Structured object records
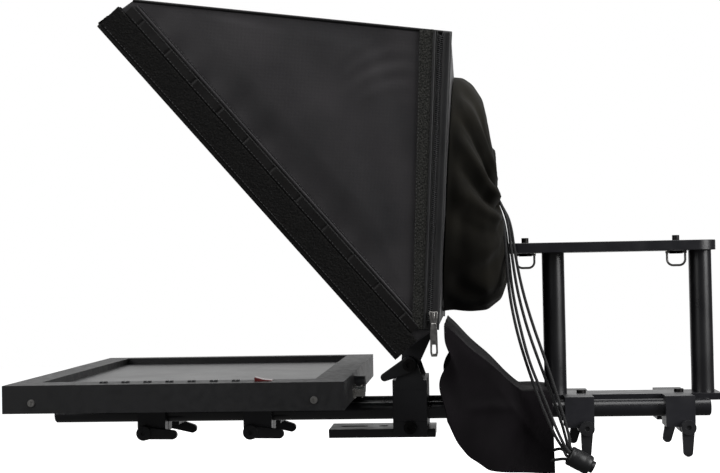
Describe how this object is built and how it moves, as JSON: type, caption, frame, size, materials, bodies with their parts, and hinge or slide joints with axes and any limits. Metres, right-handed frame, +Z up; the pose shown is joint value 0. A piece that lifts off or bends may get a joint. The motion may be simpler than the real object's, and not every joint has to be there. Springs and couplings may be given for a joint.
{
  "type": "teleprompter",
  "caption": "Rod-mounted teleprompter with a flat monitor, sloping beam-splitter glass under a cloth hood, gathered lens sock and raised camera plate.",
  "frame": {"origin": "centre of the tripod thread in the underside of the tripod plate", "axes": "+X along the rods from the monitor to the camera, +Y across the rods, +Z up"},
  "size_m": [0.5944, 0.3642, 0.3948],
  "materials": {
    "black_anodised": "satin black anodised",
    "black_steel": "black oxide",
    "ring_steel": "plain bright",
    "cloth": "coated woven nylon",
    "sock_cotton": "brushed cotton",
    "elastic": "braided elastic",
    "beam_splitter_glass": "half-mirror coated",
    "monitor_paint": "fine textured black paint",
    "screen": "matte panel, switched off",
    "board": "printed circuit board",
    "connector": "nickel plated",
    "black_plastic": "moulded",
    "rocker_red": "translucent dark red"
  },
  "bodies": {
    "tripod": {"tripod_plate": "black_anodised"},
    "chassis": {"centre_block": "black_anodised", "dovetail_jaw": "black_anodised", "block_screws": "black_steel", "rods": "black_anodised", "rod_joiners": "black_steel", "hinge_base": "black_anodised", "hinge_bolt": "black_steel", "skirt": "cloth", "drawstring_front": "elastic", "drawstring_back": "elastic", "drawstring_tail": "elastic", "cord_lock": "black_plastic"},
    "hinge_lever": {"hinge_lever": "black_plastic"},
    "monitor": {"monitor_housing": "monitor_paint", "monitor_back": "monitor_paint", "screen_panel": "screen", "control_board": "board", "mounting_rails": "black_anodised", "monitor_crossbars": "black_anodised", "housing_screws": "ring_steel", "power_inlet": "black_plastic", "video_socket": "connector"},
    "power_rocker": {"power_rocker": "rocker_red"},
    "riser": {"riser_base": "black_anodised", "riser_posts": "black_anodised", "camera_plate": "black_anodised", "riser_crossbars": "black_anodised", "riser_screws": "black_steel"},
    "hood": {"glass_frame": "black_anodised", "beam_splitter": "beam_splitter_glass", "glass_retainers": "black_anodised", "rear_hoop": "black_anodised", "hinge_arms": "black_anodised", "hood_panels": "cloth", "hood_rear_panel": "cloth", "lens_sock": "sock_cotton"},
    "zipper_slider": {"zipper_slider": "ring_steel"},
    "cord_lock_button": {"cord_lock_button": "black_plastic"},
    "menu_button_1": {"menu_button_1": "black_plastic"},
    "menu_button_2": {"menu_button_2": "black_plastic"},
    "menu_button_3": {"menu_button_3": "black_plastic"},
    "menu_button_4": {"menu_button_4": "black_plastic"},
    "menu_button_5": {"menu_button_5": "black_plastic"},
    "menu_button_6": {"menu_button_6": "black_plastic"},
    "menu_button_7": {"menu_button_7": "black_plastic"},
    "monitor_lever_1_near": {"monitor_lever_1_near": "black_plastic"},
    "monitor_lever_1_far": {"monitor_lever_1_far": "black_plastic"},
    "monitor_lever_2_near": {"monitor_lever_2_near": "black_plastic"},
    "monitor_lever_2_far": {"monitor_lever_2_far": "black_plastic"},
    "riser_lever_1_near": {"riser_lever_1_near": "black_plastic"},
    "riser_lever_1_far": {"riser_lever_1_far": "black_plastic"},
    "riser_lever_2_near": {"riser_lever_2_near": "black_plastic"},
    "riser_lever_2_far": {"riser_lever_2_far": "black_plastic"},
    "front_screw_washer": {"front_screw_washer": "black_steel"},
    "front_camera_screw": {"front_camera_screw": "black_steel"},
    "front_screw_ring": {"front_screw_ring": "ring_steel"},
    "rear_screw_washer": {"rear_screw_washer": "black_steel"},
    "rear_camera_screw": {"rear_camera_screw": "black_steel"},
    "rear_screw_ring": {"rear_screw_ring": "ring_steel"}
  },
  "joints": [
    {"name": "balance_slide", "type": "slide", "parent": "tripod", "child": "chassis", "axis": [1, 0, 0], "range_m": [-0.055, 0.005]},
    {"name": "monitor_slide", "type": "slide", "parent": "chassis", "child": "monitor", "axis": [1, 0, 0], "range_m": [-0.07, 0.012]},
    {"name": "riser_slide", "type": "slide", "parent": "chassis", "child": "riser", "axis": [1, 0, 0], "range_m": [0, 0.015]},
    {"name": "hood_tilt", "type": "hinge", "parent": "chassis", "child": "hood", "pos_m": [0.026, 0, 0.0659], "axis": [0, -1, 0], "range_deg": [0, 25]},
    {"name": "hinge_lever_turn", "type": "hinge", "parent": "chassis", "child": "hinge_lever", "pos_m": [0.026, -0.0445, 0.0659], "axis": [0, -1, 0], "range_deg": [-40, 110]},
    {"name": "menu_button_1_press", "type": "slide", "parent": "monitor", "child": "menu_button_1", "axis": [0, 0, -1], "range_m": [0, 0.001], "stiffness_N_per_m": 600},
    {"name": "menu_button_2_press", "type": "slide", "parent": "monitor", "child": "menu_button_2", "axis": [0, 0, -1], "range_m": [0, 0.001], "stiffness_N_per_m": 600},
    {"name": "menu_button_3_press", "type": "slide", "parent": "monitor", "child": "menu_button_3", "axis": [0, 0, -1], "range_m": [0, 0.001], "stiffness_N_per_m": 600},
    {"name": "menu_button_4_press", "type": "slide", "parent": "monitor", "child": "menu_button_4", "axis": [0, 0, -1], "range_m": [0, 0.001], "stiffness_N_per_m": 600},
    {"name": "menu_button_5_press", "type": "slide", "parent": "monitor", "child": "menu_button_5", "axis": [0, 0, -1], "range_m": [0, 0.001], "stiffness_N_per_m": 600},
    {"name": "menu_button_6_press", "type": "slide", "parent": "monitor", "child": "menu_button_6", "axis": [0, 0, -1], "range_m": [0, 0.001], "stiffness_N_per_m": 600},
    {"name": "menu_button_7_press", "type": "slide", "parent": "monitor", "child": "menu_button_7", "axis": [0, 0, -1], "range_m": [0, 0.001], "stiffness_N_per_m": 600},
    {"name": "power_rocker_switch", "type": "hinge", "parent": "monitor", "child": "power_rocker", "pos_m": [-0.086, -0.156, 0.0614], "axis": [0, -1, 0], "range_deg": [0, 8]},
    {"name": "monitor_lever_1_near_turn", "type": "hinge", "parent": "monitor", "child": "monitor_lever_1_near", "pos_m": [-0.2088, -0.0475, 0.0093], "axis": [0, -1, 0], "range_deg": [-80, 80]},
    {"name": "monitor_lever_1_far_turn", "type": "hinge", "parent": "monitor", "child": "monitor_lever_1_far", "pos_m": [-0.2088, 0.0475, 0.0093], "axis": [0, -1, 0], "range_deg": [-80, 80]},
    {"name": "monitor_lever_2_near_turn", "type": "hinge", "parent": "monitor", "child": "monitor_lever_2_near", "pos_m": [-0.114, -0.0475, 0.0093], "axis": [0, -1, 0], "range_deg": [-80, 80]},
    {"name": "monitor_lever_2_far_turn", "type": "hinge", "parent": "monitor", "child": "monitor_lever_2_far", "pos_m": [-0.114, 0.0475, 0.0093], "axis": [0, -1, 0], "range_deg": [-80, 80]},
    {"name": "riser_lever_1_near_turn", "type": "hinge", "parent": "riser", "child": "riser_lever_1_near", "pos_m": [0.1787, -0.0475, 0.0093], "axis": [0, -1, 0], "range_deg": [0, 90]},
    {"name": "riser_lever_1_far_turn", "type": "hinge", "parent": "riser", "child": "riser_lever_1_far", "pos_m": [0.1787, 0.0475, 0.0093], "axis": [0, -1, 0], "range_deg": [-80, 80]},
    {"name": "riser_lever_2_near_turn", "type": "hinge", "parent": "riser", "child": "riser_lever_2_near", "pos_m": [0.265, -0.0475, 0.0093], "axis": [0, -1, 0], "range_deg": [-80, 80]},
    {"name": "riser_lever_2_far_turn", "type": "hinge", "parent": "riser", "child": "riser_lever_2_far", "pos_m": [0.265, 0.0475, 0.0093], "axis": [0, -1, 0], "range_deg": [-80, 80]},
    {"name": "front_screw_slide", "type": "slide", "parent": "riser", "child": "front_screw_washer", "axis": [1, 0, 0], "range_m": [-0.006, 0.0025]},
    {"name": "front_screw_turn", "type": "hinge", "parent": "front_screw_washer", "child": "front_camera_screw", "pos_m": [0.131, 0, 0.165], "axis": [0, 0, 1], "continuous": true},
    {"name": "front_ring_fold", "type": "hinge", "parent": "front_camera_screw", "child": "front_screw_ring", "pos_m": [0.131, 0, 0.16055], "axis": [1, 0, 0], "range_deg": [-80, 80]},
    {"name": "rear_screw_slide", "type": "slide", "parent": "riser", "child": "rear_screw_washer", "axis": [1, 0, 0], "range_m": [-0.0885, 0.0005]},
    {"name": "rear_screw_turn", "type": "hinge", "parent": "rear_screw_washer", "child": "rear_camera_screw", "pos_m": [0.265, 0, 0.165], "axis": [0, 0, 1], "continuous": true},
    {"name": "rear_ring_fold", "type": "hinge", "parent": "rear_camera_screw", "child": "rear_screw_ring", "pos_m": [0.265, 0, 0.16055], "axis": [1, 0, 0], "range_deg": [-80, 80]},
    {"name": "zipper_run", "type": "slide", "parent": "hood", "child": "zipper_slider", "axis": [0.0647, -0.1104, 0.9918], "range_m": [0, 0.2]},
    {"name": "cord_lock_press", "type": "slide", "parent": "chassis", "child": "cord_lock_button", "axis": [-0.8829, 0, 0.4695], "range_m": [0, 0.0018], "stiffness_N_per_m": 800}
  ]
}
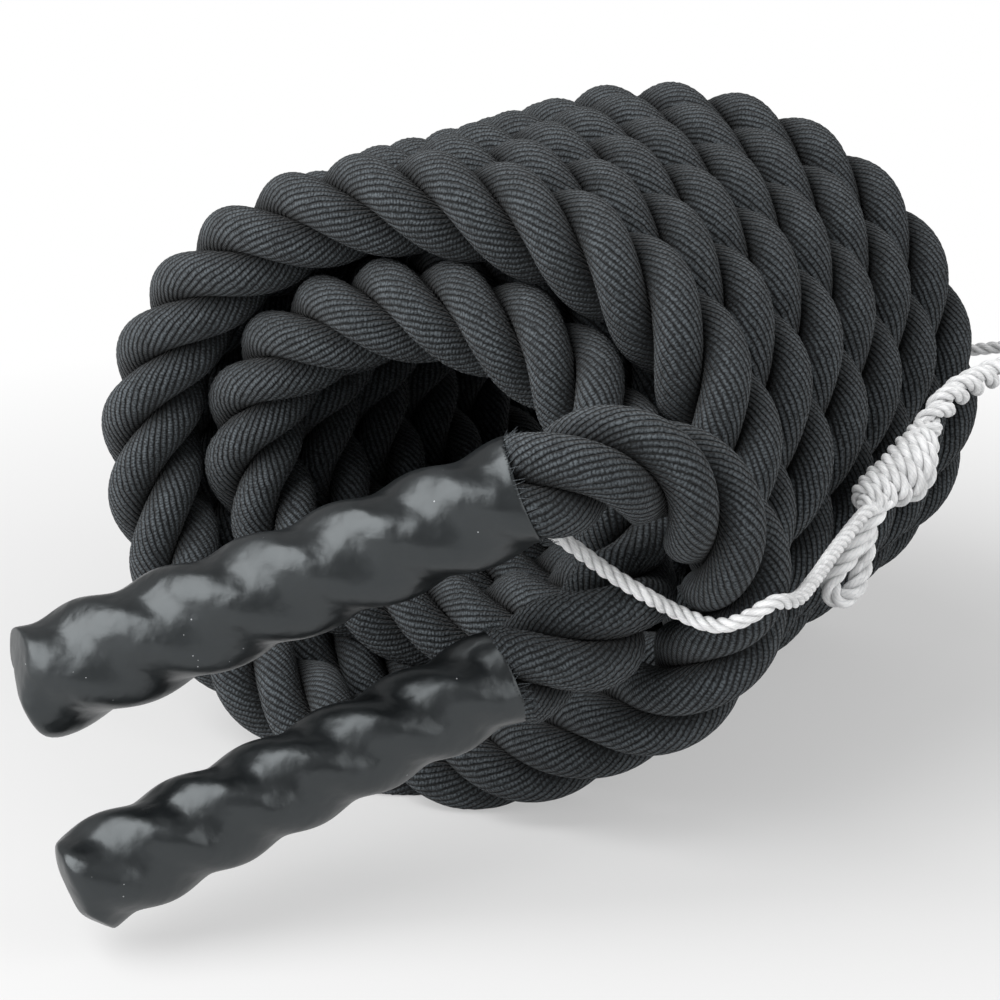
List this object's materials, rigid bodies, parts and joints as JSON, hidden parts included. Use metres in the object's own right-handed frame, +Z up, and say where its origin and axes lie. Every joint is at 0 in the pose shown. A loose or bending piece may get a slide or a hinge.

Task details >> Find how many lines hold the string "bodies", and state that number alone.

Answer to the problem >> 3